While the term "poisonous snake" is often incorrectly used for a wide variety of venomous snakes, some species of Rhabdophis are in fact poisonous as well as venomous. Many species of Rhabdophis have specialized nuchal glands on the back of the neck that are used to store cardiotonic steroids (bufadienolides) sequestered from their diet, mostly from toads but also from firefly larvae. Rhabdophis are resistant to the toxic effects of these chemicals. This is different from their venom, which is produced in oral glands and is not known to contain bufadienolides or other sequestered toxins. Female Rhabdophis tigrinus can pass sequestered chemicals to their offspring, both by deposition in egg yolk and by transfer across the egg membranes within the oviduct, late in gestation.

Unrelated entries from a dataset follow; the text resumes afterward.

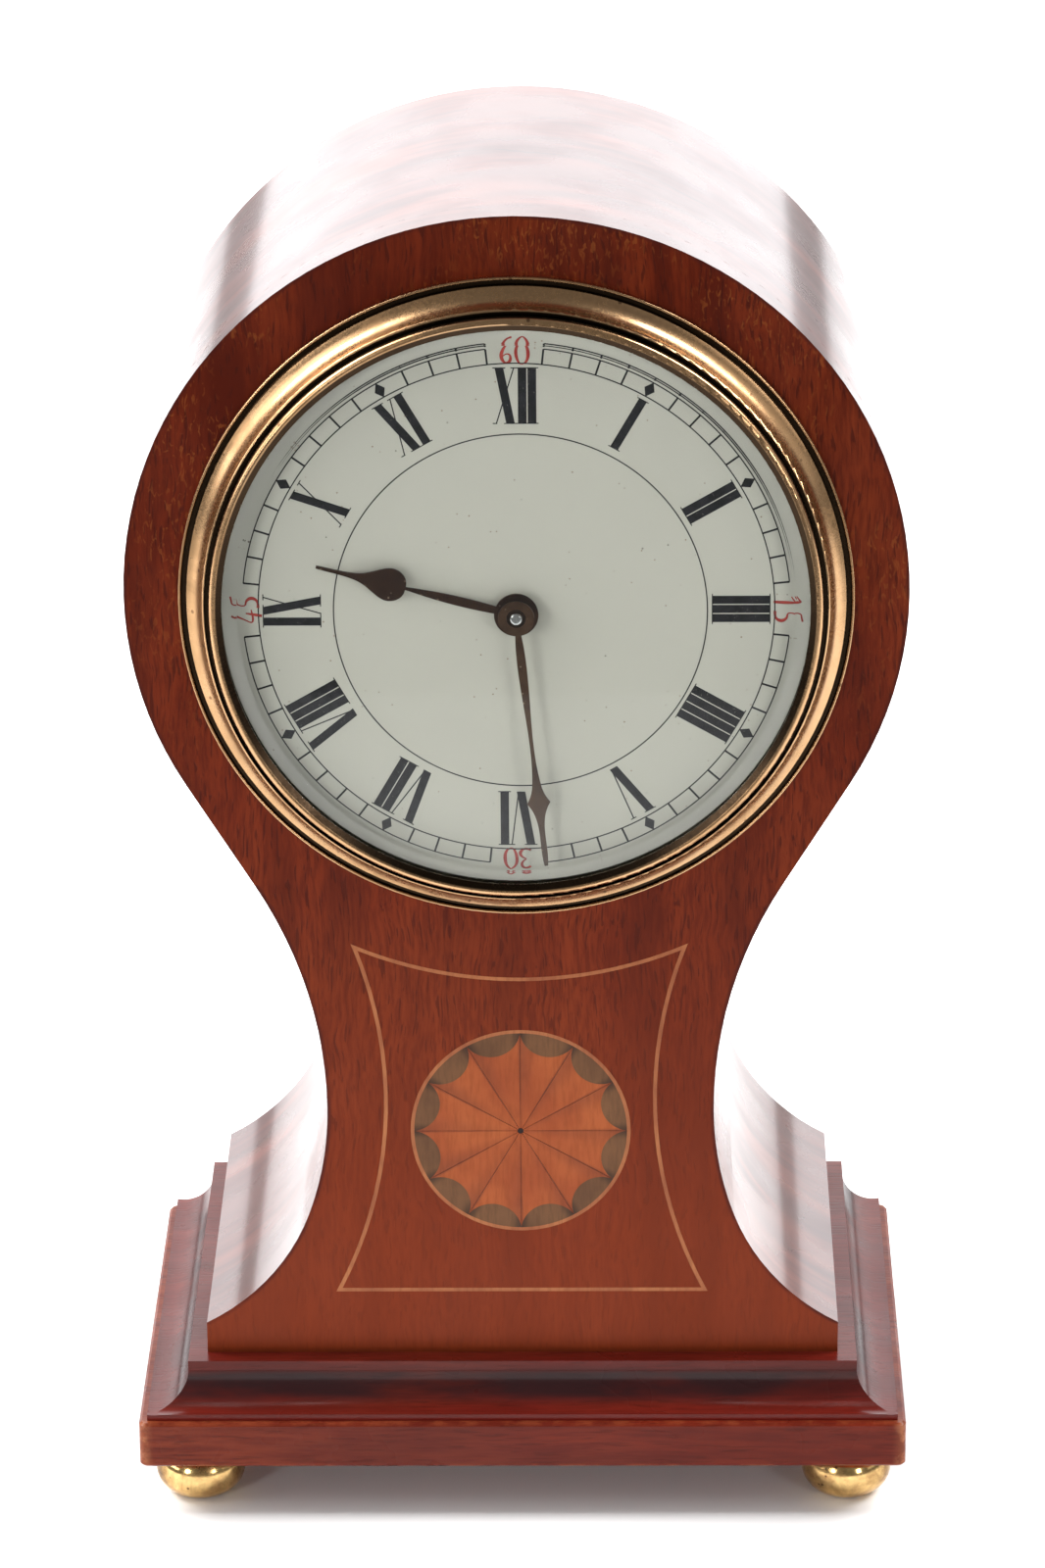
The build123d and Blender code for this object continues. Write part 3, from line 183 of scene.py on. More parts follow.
def mahogany(name, settings, extras=()):
    material, tree, shader = newMaterial(name)
    # the fibres wander a little from side to side
    wander = put(tree, "TexNoise", {"Vector": placed(tree), "Scale": settings["wanderScale"], "Detail": 2.0})
    coords = put(tree, "TexCoord").outputs["Object"]
    centred = put(tree, "VectorMath", {0: wander.outputs["Color"], 1: (0.5, 0.5, 0.5)}, operation="SUBTRACT")
    pushed = put(tree, "VectorMath", {0: centred.outputs[0], "Scale": settings["wander"]}, operation="SCALE")
    bent = put(tree, "VectorMath", {0: coords, 1: pushed.outputs[0]}, operation="ADD").outputs[0]
    stretch = [settings["shorten"] if axis in settings["along"] else 1.0 for axis in "xyz"]
    grain = put(tree, "Mapping", {"Vector": bent, "Scale": stretch}).outputs["Vector"]

    fibre = noise(tree, grain, *settings["fibre"])
    figure = noise(tree, grain, *settings["figure"])
    cloud = noise(tree, placed(tree, shift=settings["shift"]), *settings["cloud"])
    pore = noise(tree, grain, *settings["pore"])

    shades = [settings[shade] for shade in ("dark", "body", "light")]
    colour = ramp(tree, figure, settings["figureStops"], shades)
    colour = mixed(tree, fade(tree, cloud, *settings["glowFade"]), colour, settings["glow"])
    colour = mixed(tree, fade(tree, fibre, *settings["fibreFade"]), colour, settings["dark"])
    poreMask = fade(tree, pore, *settings["poreFade"])
    pores = calc(tree, "MULTIPLY", poreMask, settings["poreDepth"])
    colour = mixed(tree, pores, colour, settings["poreColour"])
    for extra in extras:
        colour = extra(tree, colour)
    tree.links.new(colour, shader.inputs["Base Color"])

    smear = noise(tree, placed(tree), *settings["smear"])
    rough = widened(tree, smear, settings["roughLow"], settings["roughHigh"])
    tree.links.new(rough, shader.inputs["Roughness"])
    shader.inputs["Coat Weight"].default_value = settings["coat"]
    shader.inputs["Coat Roughness"].default_value = settings["coatRough"]
    shader.inputs["Specular IOR Level"].default_value = settings["specular"]
    relief = calc(tree, "SUBTRACT", calc(tree, "MULTIPLY", fibre, settings["fibreHeight"]), poreMask)
    bump(tree, shader, relief, settings["relief"], settings["reliefDepth"] * mm)
    return material


# the arcs of the panel's right side: centre x, centre z, radius, lowest z, highest z
caseOutline = (
    (0.0, 175.1, 68.9, 139.0, 250.0),
    (118.9, 76.4, 84.0, 76.4, 120.0),
    (96.9, 76.4, 62.0, 55.2, 76.4),
    (76.23, 68.88, 40.0, 33.0, 55.2),
)
rimDarkening = {
    "width": (0.2, 0.9), "patches": (160.0, 3.0), "patchFade": (0.35, 0.6, 0.25, 0.85),
    "colour": (0.06, 0.009, 0.006),
}


def darkRim(tree, colour):
    # darker in patches along the very edge of the veneer
    x, y, z = axes(tree)
    side = calc(tree, "ABSOLUTE", x)
    rim = None
    for centreX, centreZ, radius, low, high in caseOutline:
        gap = calc(tree, "SUBTRACT", radiusFrom(tree, side, z, centreX, centreZ), radius * mm)
        near = fadeOver(tree, calc(tree, "ABSOLUTE", gap), *rimDarkening["width"], 1.0, 0.0)
        near = calc(tree, "MULTIPLY", near, between(tree, z, low, high))
        rim = near if rim is None else calc(tree, "MAXIMUM", rim, near)
    worn = fade(tree, noise(tree, placed(tree), *rimDarkening["patches"]), *rimDarkening["patchFade"])
    return mixed(tree, calc(tree, "MULTIPLY", rim, worn), colour, rimDarkening["colour"])


flecks = {
    "stretch": (1.0, 1.0, 0.4), "lean": (0, 0.4, 0), "grain": (1250.0, 1.0, 0.4, 1.2),
    "grainFade": (0.56, 0.7, 0.0, 0.45), "patches": (60.0, 3.0), "patchFade": (0.42, 0.6),
    "height": (125.0, 210.0), "colour": (0.3, 0.08, 0.018),
}


def headFlecks(tree, colour):
    # short bright flecks of figure across the head
    x, y, z = axes(tree)
    fleck = noise(tree, placed(tree, scale=flecks["stretch"], turn=flecks["lean"]), *flecks["grain"])
    patch = fade(tree, noise(tree, placed(tree), *flecks["patches"]), *flecks["patchFade"])
    head = calc(tree, "MULTIPLY", fadeOver(tree, z, *flecks["height"]), patch)
    share = calc(tree, "MULTIPLY", fade(tree, fleck, *flecks["grainFade"]), head)
    return mixed(tree, share, colour, flecks["colour"])


panelFootGlowAndSeam = {
    "crumbs": (420.0, 2.0), "crumbFade": (0.35, 0.55, 0.5, 0.95),
    "seam": (27.7, 28.5), "seamColour": (0.015, 0.004, 0.003),
    "paintedGlow": (27.0, 130.0, 0.6, 0.0), "paintedGlowColour": (0.225, 0.036, 0.009),
}


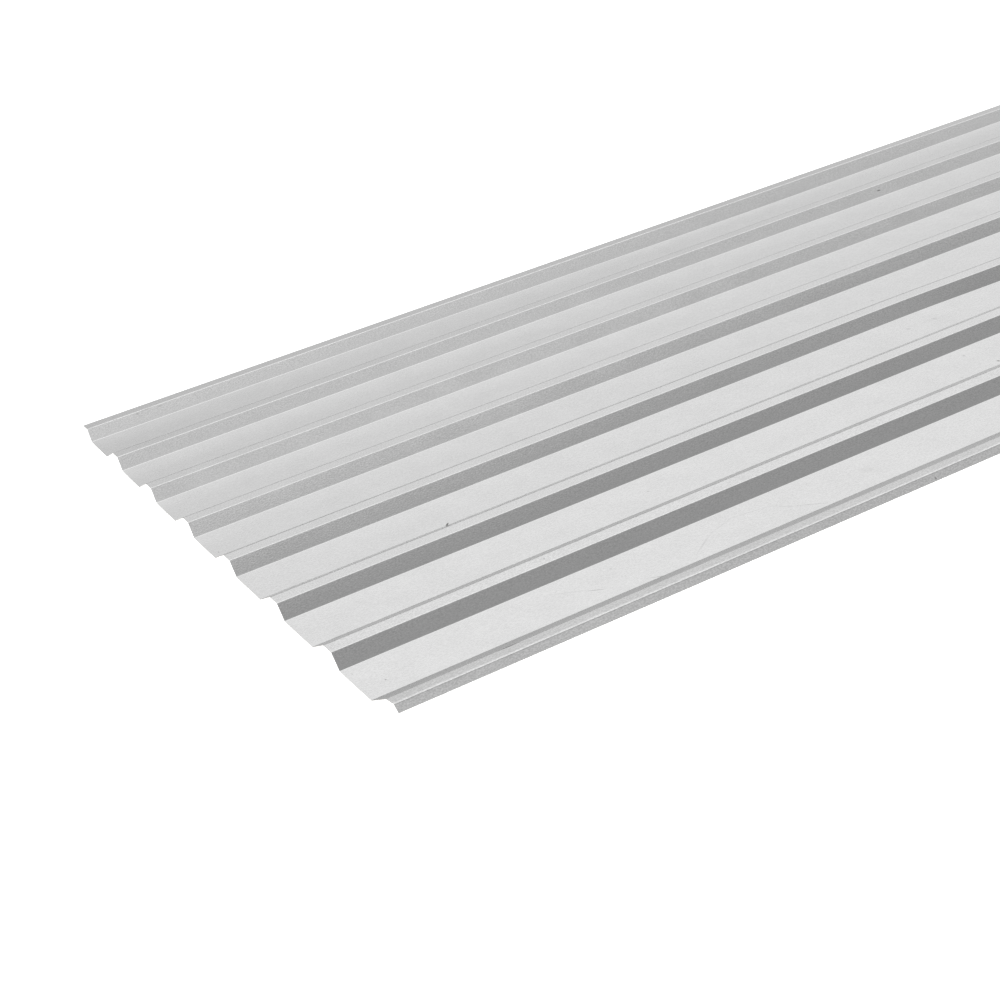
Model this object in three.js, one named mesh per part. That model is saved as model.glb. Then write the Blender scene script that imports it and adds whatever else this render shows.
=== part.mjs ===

==Recent taxonomic changes==
In 2018, Balanophis ceylonensis and three of the four species in the genus Macropisthodon were reassigned to Rhabdophis on the basis of three genes indicating a common ancestor for all species possessing nuchal glands. At least two species, “R”. conspicillatus and “R”. chrysargos, are more distantly related and might be assigned to other genera in the future. The same analysis suggested that Rhabdophis might contain several undescribed species.

==Species==
These species are recognized as being valid:
- Rhabdophis adleri Zhao, 1997
- Rhabdophis akraios Doria, Petri, Bellati, Tiso & Pistarino, 2013 – Singalang keelback
- Rhabdophis angeli (Bourret, 1934) – Angel's keelback
- Rhabdophis auriculatus (Günther, 1858) – white-lined water snake
- Rhabdophis barbouri (Taylor, 1922) – Barbour's water snake
- Rhabdophis bindi Das, E.N. Smith, Sidik, Sarker, Boruah, N.G. Patel, Murthy & Deepak, 2021 – Bindee keelback
- Rhabdophis callichroma (Bourret, 1934) – Bavi keelback
- Rhabdophis callistus (Günther, 1873) – Boettger's keelback
- Rhabdophis ceylonensis (Günther, 1858) – Sri Lanka blossom krait, Sri Lanka keelback
- Rhabdophis chiwen Z. Chen, Ding, Q. Chen & Piao, 2020 – Chiwen keelback
- Rhabdophis chrysargoides (Günther, 1858) – Javanese keelback, Günther's keelback
- Rhabdophis chrysargos (Schlegel, 1837) – specklebelly keelback
- Rhabdophis confusus David & G. Vogel, 2021
- Rhabdophis conspicillatus (Günther, 1872) – red-bellied keelback
- Rhabdophis flaviceps (A.M.C. Duméril, Bibron & A.H.A. Duméril, 1854) – orangeneck keelback, orange-lipped keelback, yellow-headed keelback
- Rhabdophis guangdongensis Zhu, Wang, Takeuchi & Zhao, 2014 – Guangdong keelback
- Rhabdophis helleri (Schmidt, 1925) – Heller’s red-necked keelback
- Rhabdophis himalayanus (Günther, 1864) – orange-collared keelback
- Rhabdophis hmongorum (Kane, Tapley, La & Nguyen, 2023) – H’mong keelback snake
- Rhabdophis leonardi (Wall, 1923) – Burmese keelback, Leonard's keelback
- Rhabdophis lineatus (W. Peters, 1861) – zigzag-lined water snake
- Rhabdophis murudensis (M.A. Smith, 1925) – Muruden keelback, Gunung Murud keelback
- Rhabdophis nigrocinctus (Blyth, 1856) – black-striped keelback
- Rhabdophis nuchalis (Boulenger, 1891) – Hubei keelback
- Rhabdophis pentasupralabialis Jiang & Zhao, 1983
- Rhabdophis plumbicolor (Cantor, 1839) – green keelback, lead keelback
- Rhabdophis rhodomelas (H. Boie, 1827) – blueneck keelback, blue-necked keelback
- Rhabdophis siamensis (Mell, 1931)
- Rhabdophis subminiatus (Schlegel, 1837) – red-necked keelback
- Rhabdophis swinhonis (Günther, 1868) – Swinhoe's grass snake
- Rhabdophis tigrinus (H. Boie, 1826) – tiger grooved-neck keelback, tiger keelback, Japanese grass snake, yamakagashi

Nota bene: A binomial authority in parentheses indicates that the species was originally described in a genus other than Rhabdophis.